-- AIM --
Copy the first line of the material below and every later line through the line containing "return castNoise(wall +", without any other output.

-------

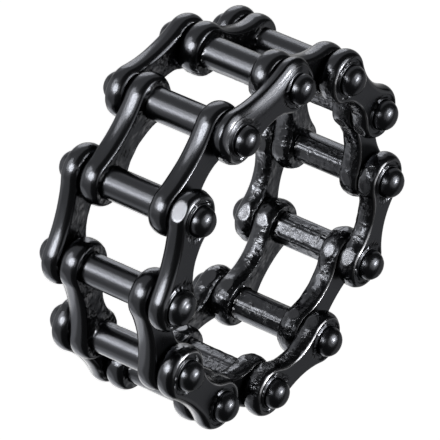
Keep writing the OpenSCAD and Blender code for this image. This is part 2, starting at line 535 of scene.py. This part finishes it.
def makeRoller(pin):
    # a circle carried along the pin's axis, cut by flats on the finger side, with a ragged collar at each end
    # a flat is r = (radius - depth) / cos(angle from it), and a seam is a bell curve
    r, half = rollerForm["radius"], rollerForm["half"]
    angle = np.linspace(0, 2 * math.pi, rollerForm["columns"], endpoint=False)
    even = np.linspace(-1, 1, rollerForm["rows"])
    z = -half * np.sign(even) * (1 - (1 - np.abs(even)) ** rollerForm["rowSpacing"])
    circle = np.full(len(angle), r)
    for facing, depth in rollerForm["flats"]:
        cosine = np.maximum(np.cos(angle - math.radians(facing)), 0.05)     # 0.05, so as not to divide by 0
        circle = np.minimum(circle, (r - depth) / cosine)
    for place in rollerForm["seams"]:
        bell = np.exp(-(np.degrees(angle) - place) ** 2 / rollerForm["seamSpread"])
        circle = circle - rollerForm["seamDepth"] * bell
    radius = np.broadcast_to(circle, (len(z), len(angle)))
    fingerSide = smoothStep(-np.cos(angle), *rollerForm["fingerSide"]) + 0 * radius
    height = z[:, None] + 0 * radius
    wall = np.stack([radius * np.cos(angle), radius * np.sin(angle), height], axis=-1)

    def noiseFor(label):
        size, seed, shift = rollerForm[label]
        return castNoise(wall + shift * pin * mm, size, seed + pin)

    bumps, grains = noiseFor("castNoise"), noiseFor("grainNoise")
    ragged = smoothStep(noiseFor("raggedNoise"), *rollerForm["raggedFrom"])
    atEnd = np.exp(-((half - np.abs(height)) / rollerForm["collarWidth"]) ** 2)
    outwardShare = rollerForm["collarOutward"]
    lean = outwardShare + (1 - outwardShare) * smoothStep(-np.cos(angle), *rollerForm["collarTurn"])
    evenPart, grainPart = rollerForm["collarGrain"]
    radius = radius + rollerForm["castDepth"] * fingerSide * (bumps - rollerForm["castSink"])
    radius = radius + rollerForm["collar"] * atEnd * ragged * lean * (evenPart + grainPart * grains)
    wall[..., 0] = radius * np.cos(angle)
    wall[..., 1] = radius * np.sin(angle)
    b = rollerForm["bore"]
    ends = [np.stack([b * np.cos(angle), b * np.sin(angle), np.full(len(angle), s)], axis=-1)
            for s in (half, -half)]
    grid = np.concatenate([[ends[0]], wall, [ends[1]], [ends[0]]])
    collarMask = atEnd * ragged * lean
    masks = []
    for values in (np.clip(fingerSide + collarMask, 0, 1), fingerSide, rollerForm["collarWear"] * collarMask):
        masks.append(np.concatenate([np.zeros((1, len(angle))), values, np.zeros((2, len(angle)))]))
    grid[..., 0] += ring["pinCircle"]
    grid = turned(grid, (pin - 1) * ring["step"], ring["midHeight"])
    node = f"roller_{pin}"
    marks = {"castMask": masks[0], "faceMask": masks[1], "wearAndGlintMask": masks[2]}
    piece = meshFromGrid("visual_" + node, grid, None, marks)
    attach(piece, "root")
    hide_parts(node)
    return piece


rollers = [makeRoller(pin) for pin in range(1, ring["pinCount"] + 1)]
print("rollers:", len(rollers))


# rivet pins

rivetForm = {
    "shank": 0.75 * mm,
    "headRadius": (pinHigh[0] - pinLow[0]) / 2,
    "headHeight": 1.0 * mm,
    "total": (pinHigh[2] - pinLow[2]) / 2,
    "columns": 72,
    "domeRows": 22,
    "fullness": 2.2,            # 2 is an ellipse, more is flatter on top and steeper at the side
    "dent": 0.04 * mm,          # how far a head is from round
    "dentNoise": (2.4 * mm, 400, 3),    # size, seed, mm between the places where two pins read it
}


def makeRivet(pin):
    # a profile turned about the pin's axis: shank, seat, then up to the tip by (r/head)^n + (z/tall)^n = 1
    # each head is dented a little: r -> r - dent * noise
    head, tall, total = rivetForm["headRadius"], rivetForm["headHeight"], rivetForm["total"]
    seat = total - tall
    arc = np.linspace(0, math.pi / 2, rivetForm["domeRows"])
    power = 2 / rivetForm["fullness"]
    domeR = head * np.sin(arc) ** power
    domeZ = seat + tall * np.maximum(np.cos(arc), 0) ** power
    dome = np.stack([domeR, domeZ], axis=1)
    shank = [[rivetForm["shank"], seat], [rivetForm["shank"], -seat]]
    profile = np.concatenate([dome, shank, (dome * np.array([1, -1]))[::-1]])
    angle = np.linspace(0, 2 * math.pi, rivetForm["columns"], endpoint=False)
    r = profile[:, 0, None]
    height = profile[:, 1, None] + 0 * angle
    grid = np.stack([r * np.cos(angle), r * np.sin(angle), height], axis=-1)
    size, seed, shift = rivetForm["dentNoise"]
    dents = 0.5 + 0.5 * softNoise(grid + shift * pin * mm, size, seed + pin)
    onDome = r > rivetForm["shank"] * 1.01      # rows that are clearly wider than the shank
    grid[..., :2] *= 1 - (rivetForm["dent"] / head * dents * onDome)[..., None]
    if pin == wideHead["pin"]:
        grid[..., :2] *= np.where(onDome & (height > 0), wideHead["growth"], 1)[..., None]
    mask = np.zeros(grid.shape[:2])
    marks = {"castMask": mask, "faceMask": mask, "wearAndGlintMask": mask}
    grid[..., 0] += ring["pinCircle"]
    grid = turned(grid, (pin - 1) * ring["step"], ring["midHeight"])
    node = f"rivet_pin_{pin}"
    piece = meshFromGrid("visual_" + node, grid, None, marks)
    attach(piece, "root")
    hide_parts(node)
    return piece


rivets = [makeRivet(pin) for pin in range(1, ring["pinCount"] + 1)]
print("rivets:", len(rivets))


# black plated steel

steelFinish = {
    "plating": (0.03, 0.031, 0.034, 1),     # near-black plating
    "wornAndGlint": (0.35, 0.35, 0.36, 1),          # the steel where the plating is gone, also the colour of the painted glints
    "edge": (0.52, 0.52, 0.52, 1),          # how much of the glancing mirror light a dark film leaves
    "roughnessPlates": (0.2, 0.28),         # polished, and satin on the faces
    "roughnessRollers": (0.24, 0.3),
    "roughnessRivets": (0.24, 0.24),
    "grainScale": 4500,         # grains per metre
    "chipScale": 2600,          # hollows per metre, as if hammered
    "chipDepth": 0.06 * mm,
    "grainShare": 0.15,         # height of the grains against the hollows
    "leastBump": 0.002,         # strength of all this on the polished places
    "patchScale": 1300,         # patches that are rougher than the rest
    "patchRange": (0.42, 0.6, 0.1, 0.8),    # noise from, to, gives strength from, to
    "wormScale": 1900,          # crooked ridges of the casting, rubbed a little brighter
    "wormSharpness": 8,
    "wormHeight": 0.35,         # against the hollows
    "wormWear": 0.07,
    "smudgeScale": 700,         # faint patches of duller polish
    "smudge": 0.05,
}


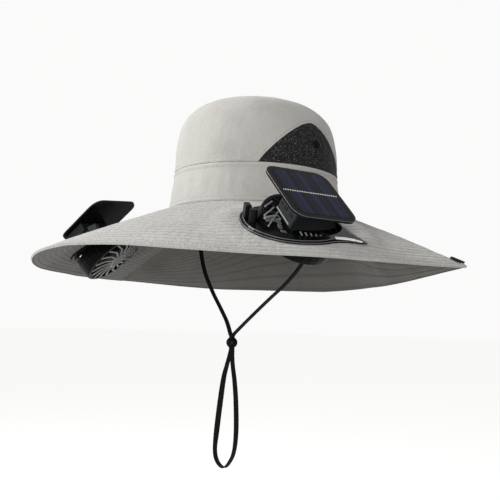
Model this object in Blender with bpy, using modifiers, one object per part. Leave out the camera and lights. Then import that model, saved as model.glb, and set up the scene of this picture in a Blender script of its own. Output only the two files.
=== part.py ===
# Wide-brimmed sun hat with two solar fan units in its brim.
# Units are metres, +Z is up, the front is -Y and the wearer's left is +X.
# The origin is the centre of the head opening, at the seam of crown and brim.
# Angles round the hat are degrees from the front, positive toward +X.

import math

import bmesh
import bpy
from mathutils import Matrix, Vector

MM = 0.001

# ---------------------------------------------------------------- cloth hat
CROWN_HALF_LENGTH = 96.8 * MM  # half the head opening, front to back
CROWN_HALF_WIDTH = 91.9 * MM  # half the head opening, side to side
CROWN_WALL = 2.0 * MM
UPPER_SEAM_Z = 40.2 * MM  # seam between band and crown
GAP = 0.3 * MM  # gap between neighbours that touch

# Sections of the crown: height, and size as a share of the head opening.
CROWN_SECTIONS = [
    {"z": 0.0, "scale": 1.000},
    {"z": 20.0, "scale": 0.972},
    {"z": 40.2, "scale": 0.949},
    {"z": 60.0, "scale": 0.944},
    {"z": 80.0, "scale": 0.917},
    {"z": 96.0, "scale": 0.868},
    {"z": 107.0, "scale": 0.776},
    {"z": 115.5, "scale": 0.636},
    {"z": 120.5, "scale": 0.470},
    {"z": 123.0, "scale": 0.270},
    {"z": 124.0, "scale": 0.060},
]

# Vent window in each side of the crown.
WINDOW_MIDDLE_ANGLE = 87.0
WINDOW_HALF_ANGLE = 41.0
WINDOW_APEX_Z = 88.5 * MM
WINDOW_ROUNDNESS = 1.6

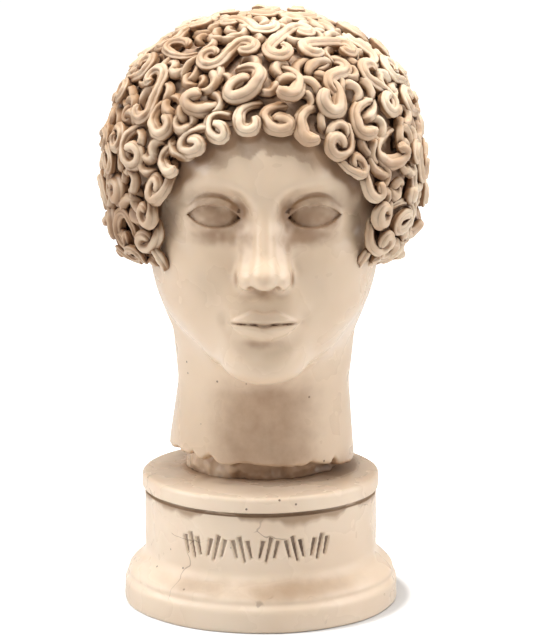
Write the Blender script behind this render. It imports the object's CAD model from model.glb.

-------

-- FULL SOLUTION --
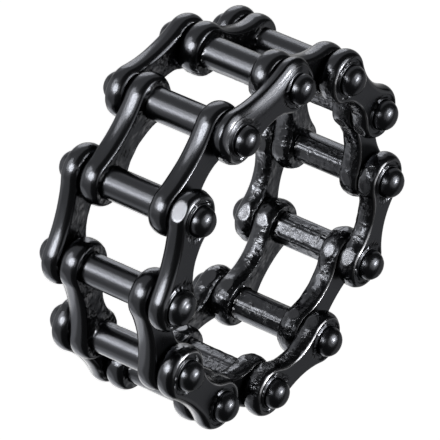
Keep writing the OpenSCAD and Blender code for this image. This is part 2, starting at line 535 of scene.py. This part finishes it.
def makeRoller(pin):
    # a circle carried along the pin's axis, cut by flats on the finger side, with a ragged collar at each end
    # a flat is r = (radius - depth) / cos(angle from it), and a seam is a bell curve
    r, half = rollerForm["radius"], rollerForm["half"]
    angle = np.linspace(0, 2 * math.pi, rollerForm["columns"], endpoint=False)
    even = np.linspace(-1, 1, rollerForm["rows"])
    z = -half * np.sign(even) * (1 - (1 - np.abs(even)) ** rollerForm["rowSpacing"])
    circle = np.full(len(angle), r)
    for facing, depth in rollerForm["flats"]:
        cosine = np.maximum(np.cos(angle - math.radians(facing)), 0.05)     # 0.05, so as not to divide by 0
        circle = np.minimum(circle, (r - depth) / cosine)
    for place in rollerForm["seams"]:
        bell = np.exp(-(np.degrees(angle) - place) ** 2 / rollerForm["seamSpread"])
        circle = circle - rollerForm["seamDepth"] * bell
    radius = np.broadcast_to(circle, (len(z), len(angle)))
    fingerSide = smoothStep(-np.cos(angle), *rollerForm["fingerSide"]) + 0 * radius
    height = z[:, None] + 0 * radius
    wall = np.stack([radius * np.cos(angle), radius * np.sin(angle), height], axis=-1)

    def noiseFor(label):
        size, seed, shift = rollerForm[label]
        return castNoise(wall + shift * pin * mm, size, seed + pin)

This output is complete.